The amount of deepfake and AI-generated child abuse images online is doubling every six months, a National Crime Agency director has warned.
The next five years will see ‘significant increases’ in the creation of indecent images using artificial intelligence, Alex Murray said.
The images are generated by software which learns from photos and videos of real child abuse, Mr Murray, who is also the AI lead for the National Police Chiefs’ Council, added.
‘What we are seeing at the moment is on a six-month basis the amount of deepfake images of child abuse is doubling on the internet,’ he said.
‘So this means that we as police must move very fast in this space.’
Artificially-generated indecent images are illegal in the same way as those involving real children.
And it is a misconception that software-generated abuse imagery does not affect real victims, Mr Murray said.
‘We have got to remember that models are trained on data, so for a model to be able to create child abuse imagery, it needs to be trained on real child abuse,’ he said.
‘So you will have videos of children being abused, the model will learn from that and produce imagery so there are real victims.
‘And then of course there’s the sociological question around whether ingesting that child abuse material could lead to contact offending.’
Mr Murray said it was not possible to know exactly how many such images were being created and published online, but it was many ‘thousands and thousands and thousands.’

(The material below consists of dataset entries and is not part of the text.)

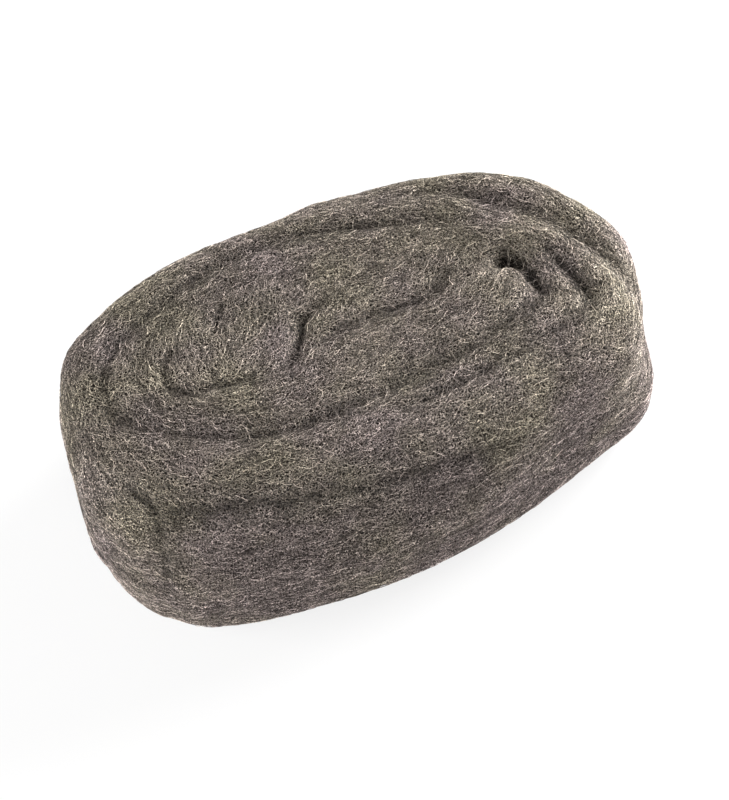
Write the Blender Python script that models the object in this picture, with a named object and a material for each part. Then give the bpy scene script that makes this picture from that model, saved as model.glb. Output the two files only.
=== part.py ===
"""A soft oval roll of steel wool ribbon, wound flat and standing on its end.

One closed solid: a wall of rings round an oval, with a soft shoulder above and a rounded edge
below, closed by a top face and a flat base. The turns and folds of the ribbon are creases that
press into the skin along smooth routes, and the edges of both faces follow them.
"""

import functools
import math
from collections import namedtuple

import bmesh
import bpy
import numpy as np
from mathutils import Vector, geometry, noise

# Overall sizes, in metres
LENGTH = 0.187
WIDTH = 0.118
RIBBON_WIDTH = 0.066  # the ribbon stands upright, so this is also the height of the roll

# The plan of the roll: a smooth closed curve through places given in shares of the half length
# and half width, counter-clockwise from the right end. The close pair on the far side is the step
# where the last turn begins.
OUTLINE = (
    (1.00, -0.04), (0.88, 0.50), (0.63, 0.84), (0.12, 0.99), (-0.05, 0.96), (-0.45, 0.94),
    (-0.80, 0.72), (-0.94, 0.47), (-0.99, -0.08), (-0.98, -0.38), (-0.82, -0.79), (-0.42, -0.96),
    (0.00, -1.00), (0.30, -0.93), (0.51, -0.83), (0.87, -0.60),
)

# The upright section of the outermost turn
SHOULDER_RADIUS = 0.0195
BASE_RADIUS = 0.0125
WALL_BULGE = 0.002

# Where the wall swells, or is pulled in: how far out it goes, how far that reaches along the
# wall and up it, and its place in shares of the half length, half width and height
Push = namedtuple("Push", "out reach rise place")

PUSHES = {
    # At the right end the fold leans out at its top, tucks in below, and spreads at its foot
    "fold_top": Push(0.0026, 0.028, 0.026, (0.98, 0.02, 1.00)),
    "fold_tuck": Push(-0.0028, 0.024, 0.026, (0.90, -0.43, 0.42)),
    "fold_foot": Push(0.0045, 0.022, 0.022, (0.90, -0.53, 0.22)),
}

# How soft wool settles: shallow hollows, longer than they are high on the wall, where they show
# the layers of the ribbon, and creases that the base presses almost shut
HOLLOW_DEPTH = 0.0015
HOLLOW_LENGTH = 0.030
HOLLOW_HEIGHT = 0.013
HOLLOW_SHIFT = 3.7
BASE_CREASE_SHARE = 0.35
CREASE_REACH = 0.020  # how far down the wall a crease runs
CREASE_SIDEWAYS = 0.6  # how much of its depth a crease presses in sideways, where the skin leans

# The mesh: points round each ring, rings over each stretch, and the spacing on the two faces
AROUND = 148
SHOULDER_RINGS = 5
WALL_RINGS = 9
EDGE_RINGS = 4
FACE_TILT = math.radians(42)  # where the top face ends and the shoulder's rings begin
TOP_SPACING = 0.0027
BASE_SPACING = 0.0050
LIP_SHARES = (0.5, 1)  # where a crease's lips get their own rows of points, in its half width
OUTLINE_POINTS = 720
STEPS_PER_PLACE = 24

# A crease is a furrow with soft lips. Its route runs through places given in shares of the half
# length and half width, as the outline's are, and fades names the ends where it thins out.
Crease = namedtuple("Crease", "depth half_width fades route")

CREASES = {
    # Between the outermost turn and the next, from the right end round the far side to the left
    "outer_turn_far": Crease(
        0.0034, 0.0046, "start",
        ((0.56, 0.24), (0.39, 0.43), (0.23, 0.52), (0.06, 0.62), (-0.18, 0.65), (-0.36, 0.61),
         (-0.54, 0.52), (-0.72, 0.34), (-0.79, 0.15)),
    ),
    # The same gap along the near side, where the turns lean on each other, up to the hole
    "outer_turn_near": Crease(
        0.0024, 0.0050, "",
        ((-0.79, 0.15), (-0.77, -0.04), (-0.65, -0.25), (-0.48, -0.40), (-0.30, -0.48),
         (-0.10, -0.50), (0.11, -0.46), (0.31, -0.42), (0.50, -0.34), (0.61, -0.27)),
    ),
    # The last turn lies over the far right shoulder and tucks in at the right end
    "last_turn": Crease(
        0.0034, 0.0070, "start",
        ((0.15, 0.74), (0.38, 0.66), (0.53, 0.57), (0.61, 0.42), (0.69, 0.31), (0.76, 0.18),
         (0.81, -0.02), (0.85, -0.18)),
    ),
    "last_turn_end": Crease(
        0.0038, 0.0048, "end",
        ((0.85, -0.18), (0.90, -0.32), (0.98, -0.44)),
    ),
    # The tuck inside the fold at the right end, and the line that it sends down the near side
    "right_tuck": Crease(
        0.0038, 0.0044, "start",
        ((0.68, 0.02), (0.71, -0.13), (0.73, -0.27), (0.74, -0.41)),
    ),
    "right_line": Crease(
        0.0018, 0.0040, "end",
        ((0.74, -0.41), (0.61, -0.49), (0.41, -0.55), (0.18, -0.60), (-0.02, -0.63)),
    ),
    # The small dark hole between two turns
    "hole": Crease(
        0.0095, 0.0044, "",
        ((0.53, 0.01), (0.57, 0.03), (0.60, -0.03)),
    ),
    "hole_tail": Crease(
        0.0052, 0.0036, "",
        ((0.60, -0.03), (0.60, -0.13), (0.61, -0.27)),
    ),
    # The innermost turn: its near side, the hook round its end, and the line inside it
    "core_near": Crease(
        0.0024, 0.0038, "start",
        ((-0.53, 0.23), (-0.59, 0.10), (-0.57, -0.03), (-0.45, -0.10), (-0.23, -0.13)),
    ),
    "core_hook": Crease(
        0.0050, 0.0034, "end",
        ((-0.23, -0.13), (-0.17, -0.03), (-0.12, 0.11), (-0.03, 0.17)),
    ),
    "core_line": Crease(
        0.0030, 0.0042, "both",
        ((-0.17, -0.10), (-0.02, -0.04), (0.12, -0.01), (0.28, -0.02), (0.38, 0.10)),
    ),
    "core_slit": Crease(
        0.0024, 0.0026, "both",
        ((-0.33, 0.40), (-0.40, 0.22)),
    ),
    # A layer showing inside the second turn, round the left end
    "left_layer": Crease(
        0.0012, 0.0038, "both",
        ((-0.18, 0.48), (-0.40, 0.45), (-0.57, 0.35), (-0.66, 0.19), (-0.67, 0.01),
         (-0.59, -0.16), (-0.44, -0.28), (-0.20, -0.35)),
    ),
}

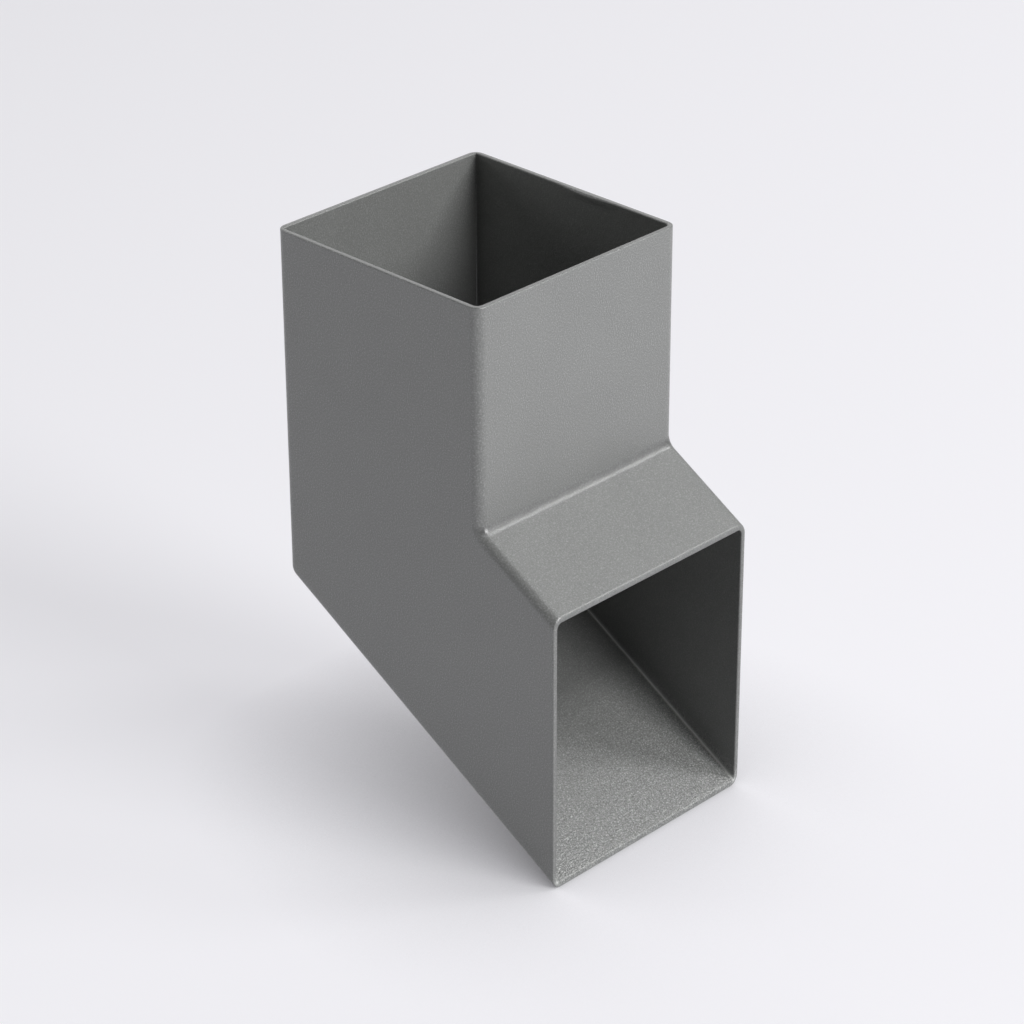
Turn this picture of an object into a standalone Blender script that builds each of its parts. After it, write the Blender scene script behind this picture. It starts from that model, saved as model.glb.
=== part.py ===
"""Square downpipe shoe: a tube over the end of a downpipe, one bend, and a sloping throat cut off plumb.

The origin is the centre of the inlet, on its rim. +Z is up the downpipe, and the outlet faces -Y.
"""

import math

import bmesh
import bpy
from mathutils import Vector

# Driving dimensions, in metres
TUBE_WIDTH = 0.100  # side to side, outside
TUBE_DEPTH = 0.100  # front to back, outside
WALL = 0.002
FRONT_HEIGHT = 0.085  # from the rim down to the front bend
BACK_HEIGHT = 0.138  # from the rim down to the heel
PROJECTION = 0.0355  # from the front wall out to the outlet
SLOPE = math.radians(30)  # of the roof and the floor, below the horizontal

FOLD_RADIUS = 0.002  # inside, down the corners of the front and the roof
SEAM_RADIUS = 0.0005  # inside, down the welded corners of the back and the floor
FRONT_BEND_RADIUS = 0.005  # outside, in the hollow between the front and the roof
HEEL_RADIUS = 0.0035  # inside, between the back and the floor
RIM_ROUNDING = 0.0003  # on the cut edges of both mouths

# Smoothness of the rounded edges
BEND_STEPS = 10
CORNER_STEPS = 10
RIM_STEPS = 4
SHARPEST_CURVE = math.radians(40)  # an edge that turns more than this is a cut one

# Derived sizes
CORNER_RADIUS = FOLD_RADIUS + WALL
FRONT_Y = -TUBE_DEPTH / 2
BACK_Y = TUBE_DEPTH / 2
OUTLET_Y = FRONT_Y - PROJECTION

# Marks on a skin's corner points, by the run of walls that they lie on
FRONT_RUN, BACK_RUN = range(1, 3)

COAT_COLOUR = (0.200, 0.205, 0.198, 1.0)
COAT_ROUGHNESS = 0.55


def clear_scene():
    for thing in list(bpy.data.objects):
        bpy.data.objects.remove(thing, do_unlink=True)


def powder_coat():
    material = bpy.data.materials.new("powder_coat")
    material.use_nodes = True
    shader = material.node_tree.nodes["Principled BSDF"]
    shader.inputs["Base Color"].default_value = COAT_COLOUR
    shader.inputs["Roughness"].default_value = COAT_ROUGHNESS
    shader.inputs["Metallic"].default_value = 0.0
    return material


def rounded(before, corner, after, radius):
    """The arc that rounds one corner of an outline, as points from before's side to after's."""
    back = (before - corner).normalized()
    onward = (after - corner).normalized()
    half_angle = back.angle(onward) / 2
    centre = corner + (back + onward).normalized() * radius / math.sin(half_angle)
    reach = radius / math.tan(half_angle)
    first_spoke = (corner + back * reach - centre).normalized()
    last_spoke = (corner + onward * reach - centre).normalized()
    steps = [step / BEND_STEPS for step in range(BEND_STEPS + 1)]
    return [centre + first_spoke.slerp(last_spoke, step) * radius for step in steps]


def wall_runs(inset):
    """The front and roof, and the floor and back, as seen from the side: two runs of (y, z) points.

    They lie inset from the outer faces, and each run has its ends on the planes of the two mouths.
    """
    fall = math.tan(SLOPE)
    slant = inset / math.cos(SLOPE)
    front_y = FRONT_Y + inset
    back_y = BACK_Y - inset

    def roof(y):
        return Vector((y, -FRONT_HEIGHT - (FRONT_Y - y) * fall - slant))

    def floor(y):
        return Vector((y, -BACK_HEIGHT - (BACK_Y - y) * fall + slant))

    front_top = Vector((front_y, 0))
    back_top = Vector((back_y, 0))
    front_bend = rounded(front_top, roof(front_y), roof(OUTLET_Y), FRONT_BEND_RADIUS + inset)
    heel = rounded(floor(OUTLET_Y), floor(back_y), back_top, HEEL_RADIUS + WALL - inset)
    return [front_top, *front_bend, roof(OUTLET_Y)], [floor(OUTLET_Y), *heel, back_top]


def swept_outline(inset):
    """The bent outline extruded from side to side, open at both mouths, with all its corners still sharp."""
    half_width = TUBE_WIDTH / 2 - inset
    skin = bmesh.new()
    mark = skin.verts.layers.int.new("run")
    corners = []
    for run, points in zip((FRONT_RUN, BACK_RUN), wall_runs(inset)):
        for point in points:
            corner = skin.verts.new((-half_width, point.x, point.y))
            corner[mark] = run
            corners.append(corner)
    side = skin.faces.new(corners)
    swept = bmesh.ops.extrude_face_region(skin, geom=[side])["geom"]
    moved = [piece for piece in swept if isinstance(piece, bmesh.types.BMVert)]
    bmesh.ops.translate(skin, verts=moved, vec=(2 * half_width, 0, 0))

    mouths = []
    for face in skin.faces:
        joins_runs = len({corner[mark] for corner in face.verts}) == 2
        spans_width = len({corner.co.x for corner in face.verts}) == 2
        if joins_runs and spans_width:
            mouths.append(face)
    bmesh.ops.delete(skin, geom=mouths, context="FACES")
    return skin, mark


def round_long_edges(skin, mark, run, radius):
    """Rounds the two edges where one run of walls meets the side walls."""
    edges = []
    for edge in skin.edges:
        first, last = edge.verts
        if first[mark] == last[mark] == run and first.co.x == last.co.x:
            edges.append(edge)
    bmesh.ops.bevel(
        skin,
        geom=edges,
        offset=radius,
        offset_type="OFFSET",
        segments=CORNER_STEPS,
        profile=0.5,
        affect="EDGES",
        clamp_overlap=False,
    )


def sheet_skin(inset, front_radius, back_radius, faces_water=False):
    """One side of the sheet, as a tube of faces from mouth to mouth."""
    skin, mark = swept_outline(inset)
    round_long_edges(skin, mark, FRONT_RUN, front_radius)
    round_long_edges(skin, mark, BACK_RUN, back_radius)
    bmesh.ops.recalc_face_normals(skin, faces=skin.faces)
    if faces_water:
        bmesh.ops.reverse_faces(skin, faces=skin.faces)
    mesh = bpy.data.meshes.new("sheet_skin")
    skin.to_mesh(mesh)
    skin.free()
    return mesh


def bent_tube():
    """The two skins of the sheet, joined across its thickness along the rims of the inlet and the outlet."""
    tube = bmesh.new()
    outer = sheet_skin(0, CORNER_RADIUS, CORNER_RADIUS)
    inner = sheet_skin(WALL, FOLD_RADIUS, SEAM_RADIUS, faces_water=True)
    for skin in (outer, inner):
        tube.from_mesh(skin)
        bpy.data.meshes.remove(skin)
    rims = [edge for edge in tube.edges if edge.is_boundary]
    inlet = [edge for edge in rims if edge.verts[0].co.z > -WALL]
    outlet = [edge for edge in rims if edge not in inlet]
    for mouth in (inlet, outlet):
        bmesh.ops.bridge_loops(tube, edges=mouth)
    mesh = bpy.data.meshes.new("shoe_body")
    tube.to_mesh(mesh)
    tube.free()
    mesh.shade_smooth()
    return mesh


def shoe_body():
    body = bpy.data.objects.new("shoe_body", bent_tube())
    bpy.context.scene.collection.objects.link(body)
    body.data.materials.append(powder_coat())

    # The sheet is thinnest across a seam's corner, where the outside is ground to the folds' radius
    thinnest = WALL * math.sqrt(2) - (CORNER_RADIUS - SEAM_RADIUS) * (math.sqrt(2) - 1)
    rims = body.modifiers.new("Rounded rims", "BEVEL")
    rims.limit_method = "ANGLE"
    rims.angle_limit = SHARPEST_CURVE
    rims.width = min(RIM_ROUNDING, thinnest / 3)
    rims.segments = RIM_STEPS
    rims.use_clamp_overlap = False

    body.modifiers.new("Even shading", "WEIGHTED_NORMAL")
    return body


clear_scene()
shoe_body()
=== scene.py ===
import math

import bmesh
import bpy
from mathutils import Matrix, Vector, noise


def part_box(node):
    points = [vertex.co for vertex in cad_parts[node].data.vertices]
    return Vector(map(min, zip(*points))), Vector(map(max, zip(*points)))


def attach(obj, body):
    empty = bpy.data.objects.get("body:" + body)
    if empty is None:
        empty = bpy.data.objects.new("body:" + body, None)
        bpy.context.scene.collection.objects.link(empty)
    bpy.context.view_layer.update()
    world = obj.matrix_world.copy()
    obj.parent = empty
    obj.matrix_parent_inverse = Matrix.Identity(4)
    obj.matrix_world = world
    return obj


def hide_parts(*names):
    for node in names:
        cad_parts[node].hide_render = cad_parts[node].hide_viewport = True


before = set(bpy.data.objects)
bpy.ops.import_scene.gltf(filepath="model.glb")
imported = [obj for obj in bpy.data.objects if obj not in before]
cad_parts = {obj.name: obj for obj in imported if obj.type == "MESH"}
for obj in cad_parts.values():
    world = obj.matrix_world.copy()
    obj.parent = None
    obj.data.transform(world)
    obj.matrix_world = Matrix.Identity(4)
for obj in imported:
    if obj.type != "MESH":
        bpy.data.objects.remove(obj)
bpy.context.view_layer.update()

# The shoe, in metres, with the same driving sizes as its solid
TUBE_WIDTH = 0.100
TUBE_DEPTH = 0.100
WALL = 0.002
FRONT_HEIGHT = 0.085
BACK_HEIGHT = 0.138
PROJECTION = 0.0355
SLOPE = math.radians(30)
FOLD_RADIUS = 0.002
SEAM_RADIUS = 0.0005
FRONT_BEND_RADIUS = 0.005
HEEL_RADIUS = 0.0035
RIM_ROUNDING = 0.00045

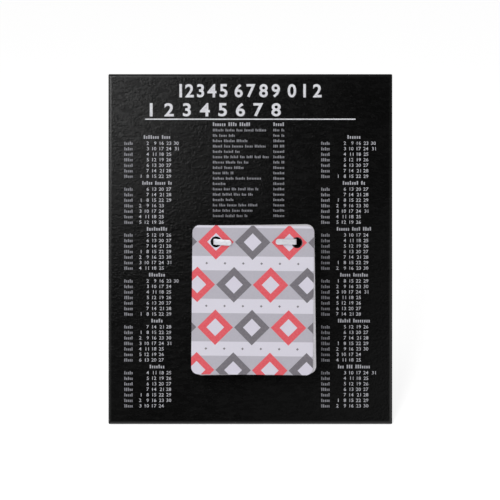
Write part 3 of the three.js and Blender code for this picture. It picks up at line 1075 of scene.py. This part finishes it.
@dataclass
class PrintLayer:
    """Flat printed shapes that are gathered and made into one piece.

    It stands off the board by its lift and is as thick as its depth, in millimetres.
    """

    name: str
    lift: float = 0.02
    depth: float = 0.03
    points: list[np.ndarray] = field(default_factory=list)
    faces: list[np.ndarray] = field(default_factory=list)
    used: int = 0

    def add(self, points: np.ndarray, faces: np.ndarray) -> None:
        """Adds a solid.

        Args:
            points: Its points as (across, up, out).
            faces: Its triangles, counted from its own first point.
        """
        self.points.append(points)
        self.faces.append(faces + self.used)
        self.used += len(points)

    def bar(self, left: float, right: float, low: float, high: float) -> None:
        """Adds a rectangle.

        Args:
            left: Its left edge.
            right: Its right edge.
            low: Its foot.
            high: Its top.
        """
        corners = np.array([[left, low], [right, low], [right, high], [left, high]])
        points = np.concatenate([raised(corners, out) for out in (0.0, self.depth)])
        quads = np.array([
            [3, 2, 1, 0], [4, 5, 6, 7], [0, 1, 5, 4], [1, 2, 6, 5], [2, 3, 7, 6], [3, 0, 4, 7],
        ])
        self.add(points, np.concatenate([quads[:, [0, 1, 2]], quads[:, [0, 2, 3]]]))

    def number(
        self, glyphs: Glyphs, text: str, left: float, low: float, height: float, stretch: float = 1.0
    ) -> None:
        """Adds a number.

        Args:
            glyphs: Where the numerals come from.
            text: The number, in figures.
            left: Its left edge.
            low: Its foot.
            height: Its height.
            stretch: How much wider it is than the type.
        """
        points, faces = glyphs.number(text)
        scale = np.array([height * stretch, height, 1.0])
        self.add(points * scale + np.array([left, low, 0.0]), faces)

    def build(self, ink: bpy.types.ID) -> bpy.types.Object:
        """Makes the piece, just above the board's face.

        Args:
            ink: Its material.

        Returns:
            The piece.
        """
        places = PLANE.place(np.concatenate(self.points) + np.array([0.0, 0.0, self.lift]))
        piece = mesh_piece(self.name, places, np.concatenate(self.faces).tolist(), smooth=False)
        return dress(piece, ink)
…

As the technology improves it will become harder to distinguish AI-generated abuse images from the real thing and their creation will become more common, he said.
‘People using this sort of software at the moment are still quite niche but in fact it becomes very easy to use, so ease of entry, realism and availability are the three vectors which will probably increase,’ Mr Murray said.
Last month, a budding filmmaker who used AI to make indecent images of children was jailed for 18 years as footage emerged of him admitting to having a ‘warped’ mind.
Hugh Nelson said he was providing a ‘valuable service’ by taking ‘commissions’ from relatives and family friends of youngsters – charging them £80 to turn a real image of a child into a 3D ‘character’ being physically and sexually abused.
The 27-year-old was shown on camera confessing to detectives that his actions had been ‘absolutely grotesque’ after being confronted with evidence about his ‘sick’ deepfake factory.
Operating from his family home near Bolton, Nelson used AI technology to manipulate innocent photographs of real children as young as four into scenes of nudity, rape and torture – making around £5,000 but giving out others for free.
In August, Neil Darlington, who used AI to make indecent images of children in order to try and blackmail them had his sentence trebled to three years.
The 52-year-old was sent fully clothed pictures of the girls. He then used AI to manipulate the images to make them sexually explicit before threatening to send them to the children’s family and friends.
However, Darlington was unaware that the young girls he was trying to blackmail were in fact undercover police officers.
Darlington was jailed for a year in June after pleading guilty to 10 offences at Stoke Crown Court including making indecent images of children and blackmailing two girls he believed were aged 11 and 14, who he had met in a chat room.
The Solicitor General referred Darlington’s sentence to the Court of Appeal, arguing that it was ‘unduly lenient’, with three judges increasing the jail term to one of three years and placing him on the sex offenders register indefinitely on Wednesday.